Bones from 31,000 years ago indicate ancient exploitation of duck wings

Wing of a male mallard, showing the iridescent and colorful blue speculum in the secondary remiges. (Photo: RBINS)

A study conducted on 31,000-year-old bird remains, discovered in the 1960’s on an archaeological site from the Hainault province, suggests that hunter-gatherers of the time had a particular interest for duck wings. These remains had been processed to either obtain dried wings, or during the selection of a specific bone as raw material for craft. Or both.

Text: Maloïse Frédérick

In 1966, work for the widening of a canal in Maisières, near the city of Mons (Belgium) allowed the discovery of traces of a human occupation dating back to 31,000 years ago, the beginnings of the Gravettian culture. During excavations led by Jean de Heinzelin - discoverer of the "Ishango bone" (Congo) - archaeologists were able to uncover a rich collection of animal remains such as mammoth, reindeer, fox and various species of birds, among others. Nothing too surprising, since at the time, the site of Maisières-Canal must have been located on a riverside, likely a crossing point for animals and a strategic hunting point.

Researchers from the Royal Belgian Institute of Natural Sciences and from the University of Liège were involved in an international research project that aimed, among other things, to re-examine all the animal remains collected at Maisières-Canal. This new study has doubled the initial corpus of bird bones (which were about 30 in numbers) by reviewing the fragments that had not yet been assigned to a species. A detailed analysis of the bone's surfaces showed that more than half of them show traces of human modification.

The bones that were studied represent at least seventeen birds from six distinct species. Individuals of these species are often found at other sites of the Upper Palaeolithic and testify to a rather cold climate with an open and humid environment: snowy owl, ptarmigan, great raven, short-eared owl, probable silver plover and ducks. The latter is by far the most numerous and, curiously, all the identified duck remains are fragments of radius: with no other element of the skeleton being present.

Handling duck wings

To better understand the actions performed by hunter-gatherers that may have led to the accumulation of this peculiar assemblage of radius fragments, and the manipulations responsible for the observed tool marks, researchers at the TraceoLab  of the University of Liege performed experimental cutting of duck carcasses with flint tools. They compared the results of those experiments with archaeological material, and came up with two hypotheses.

First, hunter-gatherers may have wished to obtain dried duck wings and possibly removed the radius specifically to allow the extraction of the meat without losing the stiffness of the wing. The collected meat could then be consumed rather than leaving it to rot when the wing was left to be dried.
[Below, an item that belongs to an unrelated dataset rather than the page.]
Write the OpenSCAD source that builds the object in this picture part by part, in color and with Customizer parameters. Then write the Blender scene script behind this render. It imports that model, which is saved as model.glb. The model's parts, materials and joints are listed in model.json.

The dried duck wings, with their iridescent feathers, could have been used as decorative elements, but they could also have had a practical role. For example, ethnography shows that modern hunter-gatherers in Siberia suspended the wings of geese and ducks to create "scaring sticks." Indeed, the long flight feathers (remiges) are rigid in these birds and produce a sound when exposed to the wind: with several sticks of this type aligned, the reindeer were directed to a specific place, where they could then be hunted. However, there is nothing to confirm such a use based on the bones of birds from Maisières-Canal.

The other possibility is that the radius, a small but robust bone, was specifically sought after as a raw material for craft activities, such as bead making. This hypothesis is also supported by the many scraping marks visible on the bone surface, suggesting intense cleaning. However, one hypothesis does not exclude the other.
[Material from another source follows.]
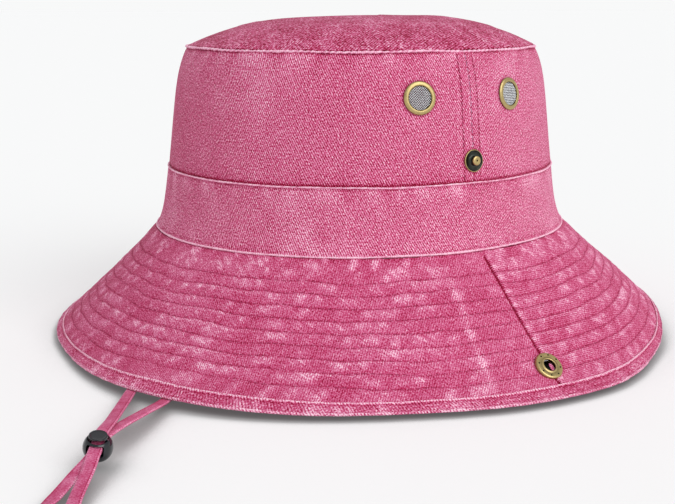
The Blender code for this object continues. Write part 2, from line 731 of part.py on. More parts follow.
# ---------------------------------------------------------------- the whole hat
def main():
    clear_scene()
    hinges = {}
    for side, x in (("right", HINGE_X), ("left", -HINGE_X)):
        hinges[side] = pivot(f"{side}_fold_line", Matrix.Translation((x, 0, HINGE_Z)))
    front, back, tapes = make_crown()
    plies = make_brim(hinges["right"], hinges["left"])
    for side, facing in (("right", 1), ("left", -1)):
        for place, y, panel in (("front", -EYELET_Y, front), ("back", EYELET_Y, back)):
            make_eyelet(f"{side}_{place}", wall_frame(y, EYELET_Z, facing), panel)
        make_stud(side, wall_frame(0.0, STUD_Z, facing), (front, back, tapes[side]))
        t = 0.0 if facing > 0 else math.pi
        share = SOCKET_SLANT / SLANT
        frame = frame_on(brim(share, t), outward(brim, share, t))
        cloths = [ob for name, ob in plies.items() if f"_{side}" in name]
        make_socket(side, frame, cloths, hinges[side])
    frame = lock_frame()
    make_lock(frame, pivot("cord_lock_pivot", frame))
    make_strap()
    bpy.context.view_layer.update()


main()
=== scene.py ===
"""Washed pink bucket hat: the visual model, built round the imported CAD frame."""

import math

import bpy
import numpy as np
from mathutils import Matrix, Vector


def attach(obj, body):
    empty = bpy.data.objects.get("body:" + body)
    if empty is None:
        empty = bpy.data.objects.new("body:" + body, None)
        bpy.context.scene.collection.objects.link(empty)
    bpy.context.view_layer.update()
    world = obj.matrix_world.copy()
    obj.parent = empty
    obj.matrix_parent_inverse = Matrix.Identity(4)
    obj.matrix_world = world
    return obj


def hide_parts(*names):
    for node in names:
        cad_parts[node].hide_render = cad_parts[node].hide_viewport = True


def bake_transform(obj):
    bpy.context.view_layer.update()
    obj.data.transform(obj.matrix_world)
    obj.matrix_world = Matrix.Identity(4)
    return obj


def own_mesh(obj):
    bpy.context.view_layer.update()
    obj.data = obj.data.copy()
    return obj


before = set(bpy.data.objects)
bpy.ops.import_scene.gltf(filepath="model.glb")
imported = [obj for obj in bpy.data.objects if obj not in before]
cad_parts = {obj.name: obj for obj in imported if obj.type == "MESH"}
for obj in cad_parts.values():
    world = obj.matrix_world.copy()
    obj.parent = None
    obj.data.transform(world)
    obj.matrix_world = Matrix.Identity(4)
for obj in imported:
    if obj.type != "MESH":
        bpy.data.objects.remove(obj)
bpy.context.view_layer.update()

MM = 0.001
PI, TAU = math.pi, 2 * math.pi
UP = Vector((0, 0, 1))

# ---------------------------------------------------------------- camera
EYE = Vector((0.46156, -0.30203, 0.148))
LOOK = Vector((-0.82923, 0.51867, -0.20825))
LENS = 61.6


def in_scene(name, data, facing=None):
    ob = bpy.data.objects.new(name, data)
    bpy.context.scene.collection.objects.link(ob)
    if facing is not None:
        ob.rotation_mode, ob.rotation_quaternion = "QUATERNION", facing
    return ob


def make_camera():
    data = bpy.data.cameras.new("camera")
    data.lens, data.sensor_width = LENS, 36.0
    data.clip_start, data.clip_end = 0.01, 100
    camera = in_scene("camera", data, LOOK.to_track_quat("-Z", "Y"))
    camera.location = EYE
    bpy.context.scene.camera = camera


make_camera()

# ---------------------------------------------------------------- the hat's surfaces
JOINT_HALF, JOINT_Z = (92.0 * MM, 98.5 * MM), 47.7 * MM
BAND_HALF, BAND_Z = (86.1 * MM, 92.1 * MM), 76.0 * MM
RIM_HALF, RIM_Z = (76.8 * MM, 82.15 * MM), 130.3 * MM
EDGE_HALF = (144.1 * MM, 145.5 * MM)
DOME_RISE = 13.6 * MM
# The soft brim strays a little from the oval cone: (angle, half width) in degrees, and mm.
LIFTS = ((-64, 30, 1.7), (62, 42, 5.5), (-150, 30, 1.0))  # rises of the edge
SWELLS = ((0, 24, 3.4), (180, 24, 5.0), (-62, 38, 8.0), (-22, 50, 1.8), (14, 18, 3.2), (51, 26, -2.2))  # outwards
ARCHES = ((62, 60, 1.6), (-125, 40, -0.8))  # rises half way down the brim
SLANT = 70.6 * MM  # joint to edge, along the brim at its sides
SLANT_MM = SLANT / MM
BRIM_THICK = 2.1 * MM
CLOTH = 0.8 * MM
ROW_FIRST, ROW_STEP, ROWS = 0.168, 0.0855, 9
SOCKET_SLANT = 58.4 * MM
STUD_Z = 84.9 * MM
EYELET_Y, EYELET_Z = 23.5 * MM, 111.4 * MM
SIDES = (("right", 0.0, 1), ("left", PI, -1))  # name, angle, and the turn in t that leads to the back


def strays(t, places):
    """The sum of smooth bumps round the hat, in metres."""
    total = np.zeros_like(np.asarray(t, float))
    for middle, half, size in places:
        away = np.degrees((t - math.radians(middle) + PI) % TAU - PI) / half
        total = total + np.where(np.abs(away) < 1, size * MM * np.cos(away * PI / 2) ** 2, 0.0)
    return total


def brim(s, t):
    """Upper surface of the brim: s runs from 0 at the joint to 1 at the edge, t from +X towards +Y."""
    s, t = np.broadcast_arrays(np.asarray(s, float), np.asarray(t, float))
    flare = strays(t, SWELLS) * np.abs(s) ** 10
    bx, by = (j + (e - j) * s + flare for j, e in zip(JOINT_HALF, EDGE_HALF))
    z = JOINT_Z * (1 - s) + strays(t, LIFTS) * s * s + strays(t, ARCHES) * 4 * s * (1 - s)
    return np.stack((bx * np.cos(t), by * np.sin(t), z), -1)


def plain_brim(s, t):
    """The oval cone that the brim is cut as, where the snaps are set."""
    bx, by = (j + (e - j) * s for j, e in zip(JOINT_HALF, EDGE_HALF))
    return np.stack((bx * np.cos(t), by * np.sin(t), JOINT_Z * (1 - s)), -1)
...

A diverse exploitation of birds

In addition to the exploitation of ducks to produce dry wings or radiuses for craftwork at the Maisières-Canal site, researchers highlighted that meat of ptarmigan and snowy owl was also consumed. The bones of the latter species were used for craft purposes as well: to make tubes, some of which had been decorated with successive incisions.

The study was published in the International Journal of Osteoarchaeology.